**Goal**
Only the lines from the one containing "belt_guard()" through the one containing "for node in" are to be copied, exactly and with both ends kept.

— Start of Data extract —

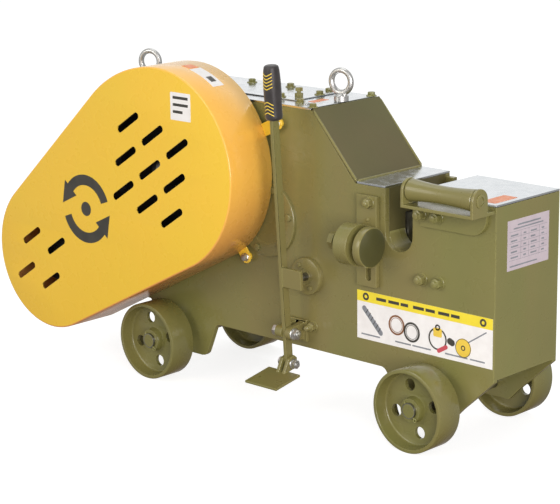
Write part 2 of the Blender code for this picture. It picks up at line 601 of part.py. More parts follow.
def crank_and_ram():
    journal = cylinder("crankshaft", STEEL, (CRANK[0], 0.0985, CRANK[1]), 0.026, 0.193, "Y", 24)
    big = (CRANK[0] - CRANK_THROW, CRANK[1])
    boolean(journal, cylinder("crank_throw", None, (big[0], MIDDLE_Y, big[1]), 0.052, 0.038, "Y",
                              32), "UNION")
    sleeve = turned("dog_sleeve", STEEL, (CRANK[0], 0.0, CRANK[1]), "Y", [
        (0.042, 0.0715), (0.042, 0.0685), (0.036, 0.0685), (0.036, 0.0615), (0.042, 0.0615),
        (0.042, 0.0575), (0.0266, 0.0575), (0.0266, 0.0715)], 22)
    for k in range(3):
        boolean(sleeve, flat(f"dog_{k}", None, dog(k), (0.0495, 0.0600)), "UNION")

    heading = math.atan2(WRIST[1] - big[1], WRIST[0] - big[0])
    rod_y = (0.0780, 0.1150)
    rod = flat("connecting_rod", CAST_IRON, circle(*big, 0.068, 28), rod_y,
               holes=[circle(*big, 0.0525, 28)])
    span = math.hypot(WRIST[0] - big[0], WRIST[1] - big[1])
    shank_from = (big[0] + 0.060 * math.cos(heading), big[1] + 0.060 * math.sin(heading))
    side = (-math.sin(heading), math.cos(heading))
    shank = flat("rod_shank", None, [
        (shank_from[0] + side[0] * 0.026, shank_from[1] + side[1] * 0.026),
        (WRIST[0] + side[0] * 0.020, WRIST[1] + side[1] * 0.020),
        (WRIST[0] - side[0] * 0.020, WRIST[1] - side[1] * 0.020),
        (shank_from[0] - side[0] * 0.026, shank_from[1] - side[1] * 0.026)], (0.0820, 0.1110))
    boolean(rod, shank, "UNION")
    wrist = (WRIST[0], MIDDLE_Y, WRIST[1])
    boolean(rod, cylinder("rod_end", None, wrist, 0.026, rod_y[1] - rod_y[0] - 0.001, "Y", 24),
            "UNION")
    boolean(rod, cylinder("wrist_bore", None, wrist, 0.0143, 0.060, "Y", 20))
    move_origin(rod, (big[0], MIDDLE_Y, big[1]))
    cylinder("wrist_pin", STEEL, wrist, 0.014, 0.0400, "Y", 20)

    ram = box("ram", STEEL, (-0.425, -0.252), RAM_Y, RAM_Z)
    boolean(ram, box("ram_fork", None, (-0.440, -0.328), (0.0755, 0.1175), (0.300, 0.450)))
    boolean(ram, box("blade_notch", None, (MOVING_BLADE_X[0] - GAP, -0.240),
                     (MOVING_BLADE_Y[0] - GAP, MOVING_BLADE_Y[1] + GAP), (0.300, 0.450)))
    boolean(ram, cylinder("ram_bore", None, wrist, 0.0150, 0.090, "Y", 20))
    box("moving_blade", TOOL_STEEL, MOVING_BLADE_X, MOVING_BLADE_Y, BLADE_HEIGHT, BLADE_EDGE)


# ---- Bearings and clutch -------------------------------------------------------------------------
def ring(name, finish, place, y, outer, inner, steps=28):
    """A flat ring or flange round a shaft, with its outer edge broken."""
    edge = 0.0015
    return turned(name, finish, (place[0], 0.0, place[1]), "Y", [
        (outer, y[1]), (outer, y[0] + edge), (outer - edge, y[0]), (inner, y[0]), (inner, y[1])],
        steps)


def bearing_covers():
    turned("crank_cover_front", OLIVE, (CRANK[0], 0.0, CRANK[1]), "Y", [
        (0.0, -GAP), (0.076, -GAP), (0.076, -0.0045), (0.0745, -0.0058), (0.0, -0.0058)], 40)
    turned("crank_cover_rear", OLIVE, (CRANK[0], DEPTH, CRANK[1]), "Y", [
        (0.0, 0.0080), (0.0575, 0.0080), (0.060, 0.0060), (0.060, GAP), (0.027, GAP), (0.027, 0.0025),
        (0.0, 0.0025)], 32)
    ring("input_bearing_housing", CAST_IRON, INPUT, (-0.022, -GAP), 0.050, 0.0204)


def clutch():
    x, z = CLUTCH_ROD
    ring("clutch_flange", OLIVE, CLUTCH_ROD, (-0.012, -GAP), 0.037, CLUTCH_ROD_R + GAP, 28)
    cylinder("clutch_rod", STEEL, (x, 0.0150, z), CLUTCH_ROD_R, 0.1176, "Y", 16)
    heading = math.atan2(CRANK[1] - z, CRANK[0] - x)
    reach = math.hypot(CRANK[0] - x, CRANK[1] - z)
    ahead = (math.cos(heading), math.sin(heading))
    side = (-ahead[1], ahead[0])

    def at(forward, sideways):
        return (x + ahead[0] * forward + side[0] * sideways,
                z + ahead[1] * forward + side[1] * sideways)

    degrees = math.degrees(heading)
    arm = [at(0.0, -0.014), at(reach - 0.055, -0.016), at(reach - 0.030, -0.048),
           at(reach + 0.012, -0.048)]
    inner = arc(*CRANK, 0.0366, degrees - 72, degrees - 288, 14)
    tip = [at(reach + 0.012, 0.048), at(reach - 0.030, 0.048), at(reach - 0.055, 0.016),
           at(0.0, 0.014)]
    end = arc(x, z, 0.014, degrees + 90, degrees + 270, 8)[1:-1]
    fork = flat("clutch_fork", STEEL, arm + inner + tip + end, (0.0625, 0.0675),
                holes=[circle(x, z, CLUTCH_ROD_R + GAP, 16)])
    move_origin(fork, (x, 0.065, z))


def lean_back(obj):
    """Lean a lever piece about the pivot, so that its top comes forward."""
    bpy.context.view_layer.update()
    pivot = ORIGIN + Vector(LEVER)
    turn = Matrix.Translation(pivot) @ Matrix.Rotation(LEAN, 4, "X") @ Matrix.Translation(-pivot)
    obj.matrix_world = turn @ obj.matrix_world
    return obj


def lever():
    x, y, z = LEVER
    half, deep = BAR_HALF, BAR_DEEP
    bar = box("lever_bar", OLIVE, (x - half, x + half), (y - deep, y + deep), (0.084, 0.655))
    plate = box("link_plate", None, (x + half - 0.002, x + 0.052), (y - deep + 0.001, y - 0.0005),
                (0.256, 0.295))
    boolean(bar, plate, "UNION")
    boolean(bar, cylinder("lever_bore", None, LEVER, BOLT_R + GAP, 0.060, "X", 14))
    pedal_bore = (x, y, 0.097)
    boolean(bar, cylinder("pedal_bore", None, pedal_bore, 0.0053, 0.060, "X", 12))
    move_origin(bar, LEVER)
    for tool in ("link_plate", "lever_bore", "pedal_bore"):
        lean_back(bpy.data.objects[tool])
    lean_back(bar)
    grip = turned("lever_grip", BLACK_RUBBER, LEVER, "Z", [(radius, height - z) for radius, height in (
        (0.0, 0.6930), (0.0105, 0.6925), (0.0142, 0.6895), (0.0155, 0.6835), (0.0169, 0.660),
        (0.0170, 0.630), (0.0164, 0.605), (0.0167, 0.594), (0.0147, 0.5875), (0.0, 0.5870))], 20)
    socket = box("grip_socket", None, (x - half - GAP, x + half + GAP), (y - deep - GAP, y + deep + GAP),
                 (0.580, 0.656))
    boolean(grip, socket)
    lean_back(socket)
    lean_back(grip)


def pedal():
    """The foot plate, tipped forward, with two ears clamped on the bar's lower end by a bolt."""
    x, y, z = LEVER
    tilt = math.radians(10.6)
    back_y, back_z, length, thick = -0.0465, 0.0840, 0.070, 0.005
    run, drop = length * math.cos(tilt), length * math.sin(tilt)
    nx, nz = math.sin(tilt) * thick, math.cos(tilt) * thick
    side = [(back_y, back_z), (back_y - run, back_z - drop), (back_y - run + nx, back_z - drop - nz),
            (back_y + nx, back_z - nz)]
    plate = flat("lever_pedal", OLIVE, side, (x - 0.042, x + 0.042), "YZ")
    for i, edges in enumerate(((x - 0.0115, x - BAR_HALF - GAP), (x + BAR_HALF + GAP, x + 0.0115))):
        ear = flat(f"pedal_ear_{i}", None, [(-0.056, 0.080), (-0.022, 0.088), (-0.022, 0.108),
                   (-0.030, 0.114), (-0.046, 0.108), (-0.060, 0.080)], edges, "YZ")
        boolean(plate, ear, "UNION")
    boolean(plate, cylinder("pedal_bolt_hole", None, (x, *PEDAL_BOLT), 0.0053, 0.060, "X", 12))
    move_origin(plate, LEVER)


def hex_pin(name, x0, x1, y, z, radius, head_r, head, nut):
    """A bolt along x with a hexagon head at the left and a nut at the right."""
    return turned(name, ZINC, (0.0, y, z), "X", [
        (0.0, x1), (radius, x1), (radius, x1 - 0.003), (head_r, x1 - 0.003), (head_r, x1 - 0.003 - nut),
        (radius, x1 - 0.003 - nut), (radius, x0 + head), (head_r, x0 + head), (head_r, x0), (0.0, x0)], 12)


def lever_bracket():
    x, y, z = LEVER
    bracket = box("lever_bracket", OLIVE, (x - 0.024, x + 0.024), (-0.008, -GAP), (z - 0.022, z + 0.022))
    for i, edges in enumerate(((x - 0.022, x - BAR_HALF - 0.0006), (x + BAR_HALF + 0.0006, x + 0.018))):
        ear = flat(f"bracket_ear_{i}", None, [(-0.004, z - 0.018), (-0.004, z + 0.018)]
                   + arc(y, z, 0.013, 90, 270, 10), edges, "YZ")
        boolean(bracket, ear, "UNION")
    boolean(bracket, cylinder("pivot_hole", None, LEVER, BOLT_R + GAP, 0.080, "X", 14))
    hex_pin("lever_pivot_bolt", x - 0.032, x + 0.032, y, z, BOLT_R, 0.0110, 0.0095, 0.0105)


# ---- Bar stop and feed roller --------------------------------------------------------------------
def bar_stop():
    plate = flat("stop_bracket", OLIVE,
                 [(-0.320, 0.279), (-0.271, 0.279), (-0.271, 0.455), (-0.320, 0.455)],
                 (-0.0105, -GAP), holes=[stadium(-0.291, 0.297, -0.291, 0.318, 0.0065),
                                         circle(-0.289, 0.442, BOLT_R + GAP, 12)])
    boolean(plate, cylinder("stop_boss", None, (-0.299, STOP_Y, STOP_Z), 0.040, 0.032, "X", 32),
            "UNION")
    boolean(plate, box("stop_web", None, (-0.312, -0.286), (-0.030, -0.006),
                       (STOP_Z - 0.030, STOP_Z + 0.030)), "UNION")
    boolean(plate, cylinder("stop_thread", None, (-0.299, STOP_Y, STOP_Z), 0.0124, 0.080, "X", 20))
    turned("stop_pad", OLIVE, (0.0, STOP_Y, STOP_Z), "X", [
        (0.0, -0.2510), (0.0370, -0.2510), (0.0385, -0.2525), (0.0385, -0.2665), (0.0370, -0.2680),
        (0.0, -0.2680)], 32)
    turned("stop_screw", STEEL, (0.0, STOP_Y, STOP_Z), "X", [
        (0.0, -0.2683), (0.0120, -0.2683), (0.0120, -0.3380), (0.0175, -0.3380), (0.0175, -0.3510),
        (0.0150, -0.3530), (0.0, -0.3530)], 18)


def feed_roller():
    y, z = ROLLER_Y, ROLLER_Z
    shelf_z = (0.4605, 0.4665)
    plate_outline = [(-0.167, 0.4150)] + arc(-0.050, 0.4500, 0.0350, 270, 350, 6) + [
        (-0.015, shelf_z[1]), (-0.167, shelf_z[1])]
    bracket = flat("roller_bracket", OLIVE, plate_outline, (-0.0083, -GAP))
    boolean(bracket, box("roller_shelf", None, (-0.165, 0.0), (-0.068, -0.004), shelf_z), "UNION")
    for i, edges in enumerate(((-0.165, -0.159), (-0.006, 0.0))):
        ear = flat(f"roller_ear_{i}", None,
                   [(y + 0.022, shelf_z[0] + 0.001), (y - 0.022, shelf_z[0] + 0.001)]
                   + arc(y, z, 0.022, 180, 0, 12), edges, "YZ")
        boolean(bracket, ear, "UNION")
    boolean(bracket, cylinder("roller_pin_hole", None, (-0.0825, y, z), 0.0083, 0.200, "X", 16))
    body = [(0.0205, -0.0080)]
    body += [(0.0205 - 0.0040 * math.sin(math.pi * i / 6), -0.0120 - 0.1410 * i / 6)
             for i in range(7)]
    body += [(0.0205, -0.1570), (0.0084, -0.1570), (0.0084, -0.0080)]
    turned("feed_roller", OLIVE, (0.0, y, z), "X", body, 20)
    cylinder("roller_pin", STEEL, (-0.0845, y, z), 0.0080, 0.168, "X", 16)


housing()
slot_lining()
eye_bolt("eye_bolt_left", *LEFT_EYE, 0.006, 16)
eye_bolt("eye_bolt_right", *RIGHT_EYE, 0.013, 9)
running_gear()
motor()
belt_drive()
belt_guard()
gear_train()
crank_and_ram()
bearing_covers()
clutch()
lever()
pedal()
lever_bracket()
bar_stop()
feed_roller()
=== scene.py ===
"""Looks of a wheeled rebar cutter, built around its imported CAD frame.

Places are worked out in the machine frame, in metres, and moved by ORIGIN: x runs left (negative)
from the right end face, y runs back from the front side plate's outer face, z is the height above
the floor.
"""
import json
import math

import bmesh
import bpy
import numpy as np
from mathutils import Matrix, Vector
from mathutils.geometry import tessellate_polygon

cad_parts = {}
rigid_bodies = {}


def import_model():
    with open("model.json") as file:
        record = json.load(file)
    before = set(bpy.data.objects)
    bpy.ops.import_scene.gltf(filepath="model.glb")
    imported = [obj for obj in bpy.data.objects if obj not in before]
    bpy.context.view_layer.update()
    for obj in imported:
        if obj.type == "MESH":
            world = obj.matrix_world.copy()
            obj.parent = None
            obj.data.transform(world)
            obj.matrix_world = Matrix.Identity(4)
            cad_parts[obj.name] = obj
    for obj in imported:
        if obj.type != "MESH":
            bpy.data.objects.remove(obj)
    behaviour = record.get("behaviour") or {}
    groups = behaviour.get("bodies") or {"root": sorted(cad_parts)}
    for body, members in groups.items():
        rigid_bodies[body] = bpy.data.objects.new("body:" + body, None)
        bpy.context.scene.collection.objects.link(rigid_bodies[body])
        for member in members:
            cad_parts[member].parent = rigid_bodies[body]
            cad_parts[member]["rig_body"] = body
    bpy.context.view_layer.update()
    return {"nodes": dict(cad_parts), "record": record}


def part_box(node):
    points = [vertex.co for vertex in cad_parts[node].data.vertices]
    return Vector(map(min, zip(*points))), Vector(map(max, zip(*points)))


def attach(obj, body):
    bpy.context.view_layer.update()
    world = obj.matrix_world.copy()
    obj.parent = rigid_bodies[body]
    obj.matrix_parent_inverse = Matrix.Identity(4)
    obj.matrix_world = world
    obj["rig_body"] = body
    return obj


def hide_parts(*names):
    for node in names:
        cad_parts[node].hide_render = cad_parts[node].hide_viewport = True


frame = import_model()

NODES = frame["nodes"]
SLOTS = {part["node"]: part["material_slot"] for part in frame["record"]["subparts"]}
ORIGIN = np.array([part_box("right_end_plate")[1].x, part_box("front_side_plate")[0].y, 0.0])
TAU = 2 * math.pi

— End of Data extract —

**Full response**
belt_guard()
gear_train()
crank_and_ram()
bearing_covers()
clutch()
lever()
pedal()
lever_bracket()
bar_stop()
feed_roller()
=== scene.py ===
"""Looks of a wheeled rebar cutter, built around its imported CAD frame.

Places are worked out in the machine frame, in metres, and moved by ORIGIN: x runs left (negative)
from the right end face, y runs back from the front side plate's outer face, z is the height above
the floor.
"""
import json
import math

import bmesh
import bpy
import numpy as np
from mathutils import Matrix, Vector
from mathutils.geometry import tessellate_polygon

cad_parts = {}
rigid_bodies = {}


def import_model():
    with open("model.json") as file:
        record = json.load(file)
    before = set(bpy.data.objects)
    bpy.ops.import_scene.gltf(filepath="model.glb")
    imported = [obj for obj in bpy.data.objects if obj not in before]
    bpy.context.view_layer.update()
    for obj in imported:
        if obj.type == "MESH":
            world = obj.matrix_world.copy()
            obj.parent = None
            obj.data.transform(world)
            obj.matrix_world = Matrix.Identity(4)
            cad_parts[obj.name] = obj
    for obj in imported:
        if obj.type != "MESH":
            bpy.data.objects.remove(obj)
    behaviour = record.get("behaviour") or {}
    groups = behaviour.get("bodies") or {"root": sorted(cad_parts)}
    for body, members in groups.items():
        rigid_bodies[body] = bpy.data.objects.new("body:" + body, None)
        bpy.context.scene.collection.objects.link(rigid_bodies[body])
        for member in members:
            cad_parts[member].parent = rigid_bodies[body]
            cad_parts[member]["rig_body"] = body
    bpy.context.view_layer.update()
    return {"nodes": dict(cad_parts), "record": record}


def part_box(node):
    points = [vertex.co for vertex in cad_parts[node].data.vertices]
    return Vector(map(min, zip(*points))), Vector(map(max, zip(*points)))


def attach(obj, body):
    bpy.context.view_layer.update()
    world = obj.matrix_world.copy()
    obj.parent = rigid_bodies[body]
    obj.matrix_parent_inverse = Matrix.Identity(4)
    obj.matrix_world = world
    obj["rig_body"] = body
    return obj


def hide_parts(*names):
    for node in names:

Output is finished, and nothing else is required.